##### RECORDS FOR THE EXERCISE

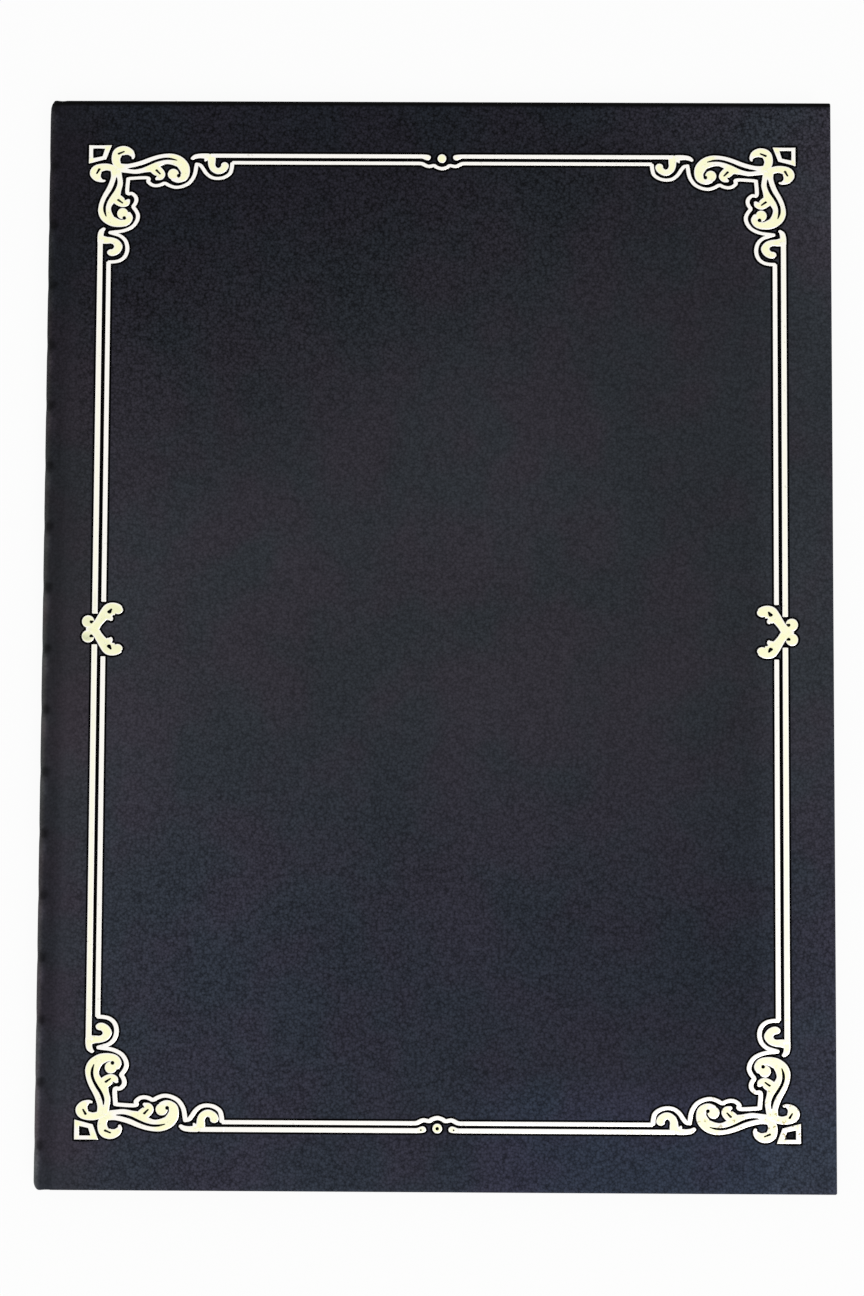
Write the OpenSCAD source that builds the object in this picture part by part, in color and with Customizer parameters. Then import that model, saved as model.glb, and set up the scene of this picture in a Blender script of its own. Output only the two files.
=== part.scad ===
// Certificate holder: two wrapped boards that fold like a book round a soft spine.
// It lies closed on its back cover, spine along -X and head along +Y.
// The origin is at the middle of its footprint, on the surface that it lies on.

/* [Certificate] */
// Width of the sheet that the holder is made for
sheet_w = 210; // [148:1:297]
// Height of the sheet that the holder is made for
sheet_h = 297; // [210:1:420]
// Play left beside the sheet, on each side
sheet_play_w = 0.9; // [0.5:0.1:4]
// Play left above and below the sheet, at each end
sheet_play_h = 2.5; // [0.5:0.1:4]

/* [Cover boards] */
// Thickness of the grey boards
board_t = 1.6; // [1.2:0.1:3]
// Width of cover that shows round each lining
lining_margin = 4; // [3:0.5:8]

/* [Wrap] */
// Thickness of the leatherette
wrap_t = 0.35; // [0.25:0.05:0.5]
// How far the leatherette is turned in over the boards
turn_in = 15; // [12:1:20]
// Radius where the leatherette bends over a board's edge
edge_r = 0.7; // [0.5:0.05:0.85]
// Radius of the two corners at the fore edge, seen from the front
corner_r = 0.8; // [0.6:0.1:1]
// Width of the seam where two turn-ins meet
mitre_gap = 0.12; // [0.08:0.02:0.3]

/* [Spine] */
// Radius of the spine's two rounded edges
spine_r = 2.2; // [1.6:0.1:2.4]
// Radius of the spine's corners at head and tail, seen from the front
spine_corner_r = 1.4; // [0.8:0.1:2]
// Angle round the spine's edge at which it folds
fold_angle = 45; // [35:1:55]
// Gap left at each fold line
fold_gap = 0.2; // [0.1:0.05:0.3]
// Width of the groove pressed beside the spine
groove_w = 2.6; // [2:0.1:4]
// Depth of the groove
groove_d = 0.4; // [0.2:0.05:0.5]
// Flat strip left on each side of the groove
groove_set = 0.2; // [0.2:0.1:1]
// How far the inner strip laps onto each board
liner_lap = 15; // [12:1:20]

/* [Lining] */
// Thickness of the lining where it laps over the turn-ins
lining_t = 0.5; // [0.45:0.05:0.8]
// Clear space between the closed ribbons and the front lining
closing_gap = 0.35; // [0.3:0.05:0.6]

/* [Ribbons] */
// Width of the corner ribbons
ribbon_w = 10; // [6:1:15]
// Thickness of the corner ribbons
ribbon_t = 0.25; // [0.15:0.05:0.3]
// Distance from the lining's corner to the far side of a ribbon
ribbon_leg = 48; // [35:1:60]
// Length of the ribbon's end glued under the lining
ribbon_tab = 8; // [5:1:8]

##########
##### RECORDS FOR THE EXERCISE

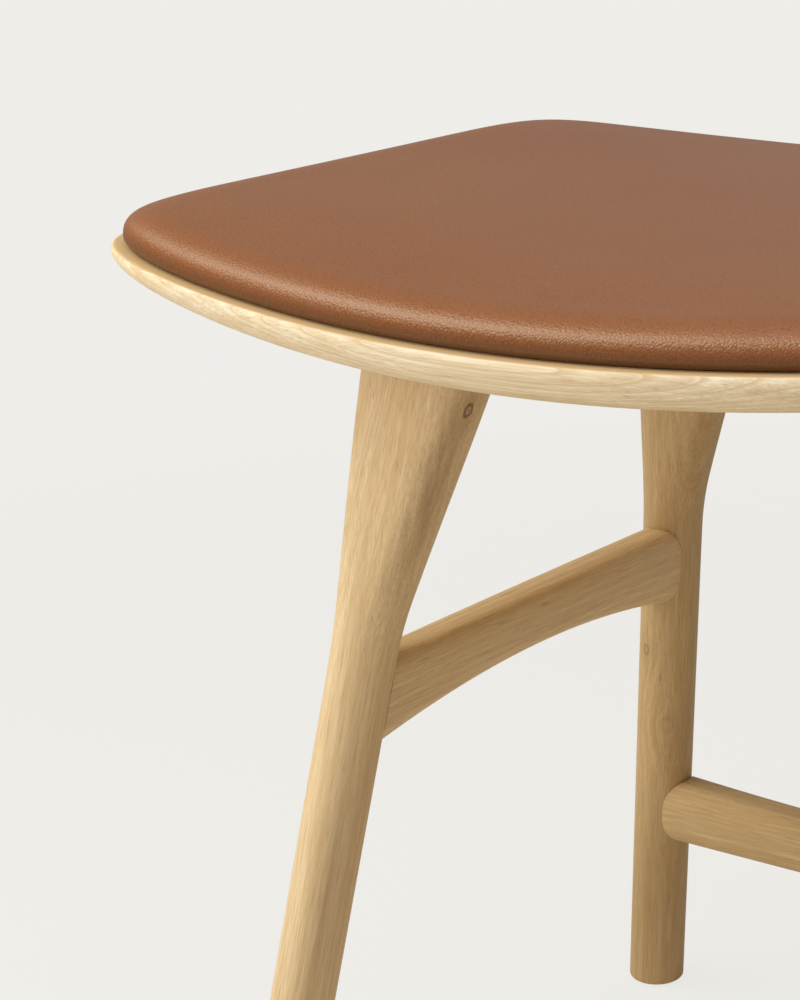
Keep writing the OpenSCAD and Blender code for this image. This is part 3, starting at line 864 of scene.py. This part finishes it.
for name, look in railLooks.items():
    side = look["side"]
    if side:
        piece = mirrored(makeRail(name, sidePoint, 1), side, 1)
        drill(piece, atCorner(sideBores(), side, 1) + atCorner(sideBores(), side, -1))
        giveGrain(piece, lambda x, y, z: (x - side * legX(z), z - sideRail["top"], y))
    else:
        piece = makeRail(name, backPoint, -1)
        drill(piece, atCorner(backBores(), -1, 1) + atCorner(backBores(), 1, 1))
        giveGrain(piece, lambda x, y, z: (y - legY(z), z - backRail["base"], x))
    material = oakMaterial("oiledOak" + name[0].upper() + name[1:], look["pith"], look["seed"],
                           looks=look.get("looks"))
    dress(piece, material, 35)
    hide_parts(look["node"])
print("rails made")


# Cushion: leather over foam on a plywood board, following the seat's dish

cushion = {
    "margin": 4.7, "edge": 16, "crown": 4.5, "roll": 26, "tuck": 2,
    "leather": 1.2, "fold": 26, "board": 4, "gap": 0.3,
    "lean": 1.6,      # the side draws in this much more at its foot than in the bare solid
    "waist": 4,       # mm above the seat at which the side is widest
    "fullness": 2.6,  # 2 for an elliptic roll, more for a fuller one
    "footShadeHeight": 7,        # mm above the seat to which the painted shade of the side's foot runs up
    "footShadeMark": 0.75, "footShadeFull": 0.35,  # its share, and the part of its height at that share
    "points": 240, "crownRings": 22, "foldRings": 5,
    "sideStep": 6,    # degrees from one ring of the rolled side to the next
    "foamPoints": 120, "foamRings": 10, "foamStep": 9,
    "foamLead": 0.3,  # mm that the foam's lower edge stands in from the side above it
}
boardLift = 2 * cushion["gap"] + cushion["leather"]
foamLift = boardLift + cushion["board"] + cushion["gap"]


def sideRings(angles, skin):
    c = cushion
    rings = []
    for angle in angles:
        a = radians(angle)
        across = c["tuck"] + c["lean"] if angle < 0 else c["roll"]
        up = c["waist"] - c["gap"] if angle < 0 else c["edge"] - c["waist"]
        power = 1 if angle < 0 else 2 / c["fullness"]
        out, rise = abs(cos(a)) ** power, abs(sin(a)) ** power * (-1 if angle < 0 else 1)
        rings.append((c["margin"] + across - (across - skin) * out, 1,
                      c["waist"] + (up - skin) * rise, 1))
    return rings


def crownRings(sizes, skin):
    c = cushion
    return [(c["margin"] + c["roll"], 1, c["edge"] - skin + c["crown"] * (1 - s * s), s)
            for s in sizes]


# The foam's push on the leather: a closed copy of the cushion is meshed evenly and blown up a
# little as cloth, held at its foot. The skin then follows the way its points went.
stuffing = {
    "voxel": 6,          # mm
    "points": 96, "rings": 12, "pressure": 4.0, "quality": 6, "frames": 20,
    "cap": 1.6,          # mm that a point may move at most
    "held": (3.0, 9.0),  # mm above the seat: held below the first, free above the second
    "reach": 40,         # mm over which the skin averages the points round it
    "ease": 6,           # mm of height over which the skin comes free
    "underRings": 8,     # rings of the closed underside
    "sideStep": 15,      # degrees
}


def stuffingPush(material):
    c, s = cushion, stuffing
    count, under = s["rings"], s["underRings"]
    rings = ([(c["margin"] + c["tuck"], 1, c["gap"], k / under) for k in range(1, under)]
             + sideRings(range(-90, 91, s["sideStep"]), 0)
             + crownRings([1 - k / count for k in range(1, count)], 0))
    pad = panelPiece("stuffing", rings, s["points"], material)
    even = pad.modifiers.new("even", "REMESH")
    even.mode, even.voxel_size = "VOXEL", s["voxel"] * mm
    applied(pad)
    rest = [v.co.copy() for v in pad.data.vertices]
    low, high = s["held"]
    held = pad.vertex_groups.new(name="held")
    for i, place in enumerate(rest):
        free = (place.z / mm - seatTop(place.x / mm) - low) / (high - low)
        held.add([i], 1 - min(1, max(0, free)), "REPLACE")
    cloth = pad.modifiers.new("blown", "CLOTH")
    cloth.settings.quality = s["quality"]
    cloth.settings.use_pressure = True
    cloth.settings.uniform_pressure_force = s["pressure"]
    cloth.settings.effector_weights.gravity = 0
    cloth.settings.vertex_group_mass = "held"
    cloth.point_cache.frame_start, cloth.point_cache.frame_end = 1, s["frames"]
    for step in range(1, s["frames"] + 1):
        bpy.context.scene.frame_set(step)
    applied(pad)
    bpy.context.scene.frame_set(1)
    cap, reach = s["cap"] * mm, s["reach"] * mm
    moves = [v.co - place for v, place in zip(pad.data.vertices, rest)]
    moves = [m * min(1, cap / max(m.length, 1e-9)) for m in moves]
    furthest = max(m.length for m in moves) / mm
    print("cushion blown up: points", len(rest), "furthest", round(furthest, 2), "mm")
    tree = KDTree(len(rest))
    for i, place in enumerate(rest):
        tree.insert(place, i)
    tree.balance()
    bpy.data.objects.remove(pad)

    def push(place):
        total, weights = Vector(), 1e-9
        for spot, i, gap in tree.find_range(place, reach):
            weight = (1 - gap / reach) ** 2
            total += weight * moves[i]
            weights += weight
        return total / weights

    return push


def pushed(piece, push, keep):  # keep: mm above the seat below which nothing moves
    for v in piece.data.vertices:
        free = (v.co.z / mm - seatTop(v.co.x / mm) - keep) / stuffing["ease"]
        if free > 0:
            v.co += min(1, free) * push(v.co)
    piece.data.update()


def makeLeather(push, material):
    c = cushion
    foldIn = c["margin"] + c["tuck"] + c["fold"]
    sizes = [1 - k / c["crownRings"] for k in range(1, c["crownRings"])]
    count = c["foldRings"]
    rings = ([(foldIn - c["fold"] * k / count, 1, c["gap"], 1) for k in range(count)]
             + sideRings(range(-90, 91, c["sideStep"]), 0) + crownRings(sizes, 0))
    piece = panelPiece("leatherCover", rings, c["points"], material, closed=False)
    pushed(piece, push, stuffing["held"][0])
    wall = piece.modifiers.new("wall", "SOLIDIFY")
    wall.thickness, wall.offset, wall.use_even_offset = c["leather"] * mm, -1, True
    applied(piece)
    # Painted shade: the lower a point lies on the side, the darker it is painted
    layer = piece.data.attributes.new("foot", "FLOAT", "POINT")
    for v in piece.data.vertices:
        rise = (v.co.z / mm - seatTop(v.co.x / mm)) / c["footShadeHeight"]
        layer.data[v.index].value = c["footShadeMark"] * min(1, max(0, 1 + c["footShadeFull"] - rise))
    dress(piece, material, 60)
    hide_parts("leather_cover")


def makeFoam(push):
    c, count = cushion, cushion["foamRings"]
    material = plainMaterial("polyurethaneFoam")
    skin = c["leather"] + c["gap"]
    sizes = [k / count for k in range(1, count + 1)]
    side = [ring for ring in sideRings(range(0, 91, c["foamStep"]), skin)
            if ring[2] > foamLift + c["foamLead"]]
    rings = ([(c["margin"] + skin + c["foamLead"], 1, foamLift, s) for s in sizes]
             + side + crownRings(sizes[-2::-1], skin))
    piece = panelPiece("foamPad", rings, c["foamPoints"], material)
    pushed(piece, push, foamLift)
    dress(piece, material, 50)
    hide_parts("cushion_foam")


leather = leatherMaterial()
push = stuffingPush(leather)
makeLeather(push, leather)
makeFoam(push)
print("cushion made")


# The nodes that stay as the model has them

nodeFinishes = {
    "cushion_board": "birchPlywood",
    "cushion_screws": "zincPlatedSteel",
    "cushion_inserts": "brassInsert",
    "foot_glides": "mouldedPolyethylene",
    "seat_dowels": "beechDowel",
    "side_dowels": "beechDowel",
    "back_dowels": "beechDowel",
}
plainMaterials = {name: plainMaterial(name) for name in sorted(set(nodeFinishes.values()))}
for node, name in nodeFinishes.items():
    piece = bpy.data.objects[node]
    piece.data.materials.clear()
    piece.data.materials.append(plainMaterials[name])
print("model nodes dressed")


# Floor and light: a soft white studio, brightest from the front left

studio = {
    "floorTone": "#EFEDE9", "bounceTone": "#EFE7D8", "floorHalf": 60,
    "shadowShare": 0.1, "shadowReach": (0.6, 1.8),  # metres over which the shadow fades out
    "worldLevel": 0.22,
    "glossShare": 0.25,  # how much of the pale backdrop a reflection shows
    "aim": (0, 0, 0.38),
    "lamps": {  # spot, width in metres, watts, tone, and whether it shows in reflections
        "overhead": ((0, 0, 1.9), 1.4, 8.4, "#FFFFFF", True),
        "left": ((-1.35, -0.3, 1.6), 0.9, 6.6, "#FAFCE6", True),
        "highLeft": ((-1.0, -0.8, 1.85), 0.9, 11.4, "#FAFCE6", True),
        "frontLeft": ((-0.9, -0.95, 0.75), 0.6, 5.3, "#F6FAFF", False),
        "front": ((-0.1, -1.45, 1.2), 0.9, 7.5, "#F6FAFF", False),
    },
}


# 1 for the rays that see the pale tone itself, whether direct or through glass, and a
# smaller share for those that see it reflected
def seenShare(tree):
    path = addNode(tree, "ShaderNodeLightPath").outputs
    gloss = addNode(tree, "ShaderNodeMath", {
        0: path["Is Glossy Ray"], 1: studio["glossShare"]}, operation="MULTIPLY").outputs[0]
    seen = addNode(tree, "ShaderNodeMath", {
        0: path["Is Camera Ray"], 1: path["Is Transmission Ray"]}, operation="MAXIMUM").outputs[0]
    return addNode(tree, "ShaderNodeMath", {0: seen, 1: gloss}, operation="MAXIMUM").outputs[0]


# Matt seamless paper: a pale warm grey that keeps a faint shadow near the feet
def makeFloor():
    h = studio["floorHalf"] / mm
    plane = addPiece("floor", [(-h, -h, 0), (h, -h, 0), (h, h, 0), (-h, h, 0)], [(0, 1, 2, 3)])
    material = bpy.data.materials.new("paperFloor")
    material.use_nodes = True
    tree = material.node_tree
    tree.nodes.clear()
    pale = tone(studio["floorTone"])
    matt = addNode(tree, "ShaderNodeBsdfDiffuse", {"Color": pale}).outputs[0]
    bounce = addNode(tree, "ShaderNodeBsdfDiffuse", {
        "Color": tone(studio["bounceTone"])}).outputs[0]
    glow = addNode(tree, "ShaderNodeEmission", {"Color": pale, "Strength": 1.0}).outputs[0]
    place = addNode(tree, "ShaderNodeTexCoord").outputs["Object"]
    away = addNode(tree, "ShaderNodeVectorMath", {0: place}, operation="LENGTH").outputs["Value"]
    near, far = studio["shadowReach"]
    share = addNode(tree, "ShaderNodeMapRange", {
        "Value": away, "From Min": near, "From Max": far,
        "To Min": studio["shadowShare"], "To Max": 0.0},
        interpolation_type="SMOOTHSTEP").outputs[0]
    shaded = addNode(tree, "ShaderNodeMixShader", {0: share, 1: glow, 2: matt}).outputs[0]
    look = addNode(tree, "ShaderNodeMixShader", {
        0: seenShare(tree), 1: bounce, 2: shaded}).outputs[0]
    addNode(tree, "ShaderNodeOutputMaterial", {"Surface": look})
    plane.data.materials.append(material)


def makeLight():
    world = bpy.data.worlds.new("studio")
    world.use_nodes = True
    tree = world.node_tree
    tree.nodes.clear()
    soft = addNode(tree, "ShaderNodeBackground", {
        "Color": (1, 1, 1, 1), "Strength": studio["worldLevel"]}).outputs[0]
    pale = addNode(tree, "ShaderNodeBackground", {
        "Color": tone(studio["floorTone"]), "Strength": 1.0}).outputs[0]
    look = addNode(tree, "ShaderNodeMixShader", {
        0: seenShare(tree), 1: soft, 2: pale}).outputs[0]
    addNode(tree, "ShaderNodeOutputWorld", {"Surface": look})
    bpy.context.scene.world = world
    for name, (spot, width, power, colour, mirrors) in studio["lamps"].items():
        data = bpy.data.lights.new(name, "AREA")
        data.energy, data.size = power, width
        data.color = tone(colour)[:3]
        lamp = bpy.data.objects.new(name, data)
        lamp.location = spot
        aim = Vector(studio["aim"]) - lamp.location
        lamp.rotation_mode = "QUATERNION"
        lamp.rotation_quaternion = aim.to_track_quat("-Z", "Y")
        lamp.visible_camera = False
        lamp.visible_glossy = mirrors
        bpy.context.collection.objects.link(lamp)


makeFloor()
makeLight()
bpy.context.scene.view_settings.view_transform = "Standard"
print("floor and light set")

##########

DESCRIPTION OF THE TASK » Using the material above, work out how many lines contain the string "look". Give that number alone.

OUTPUT BELOW » 9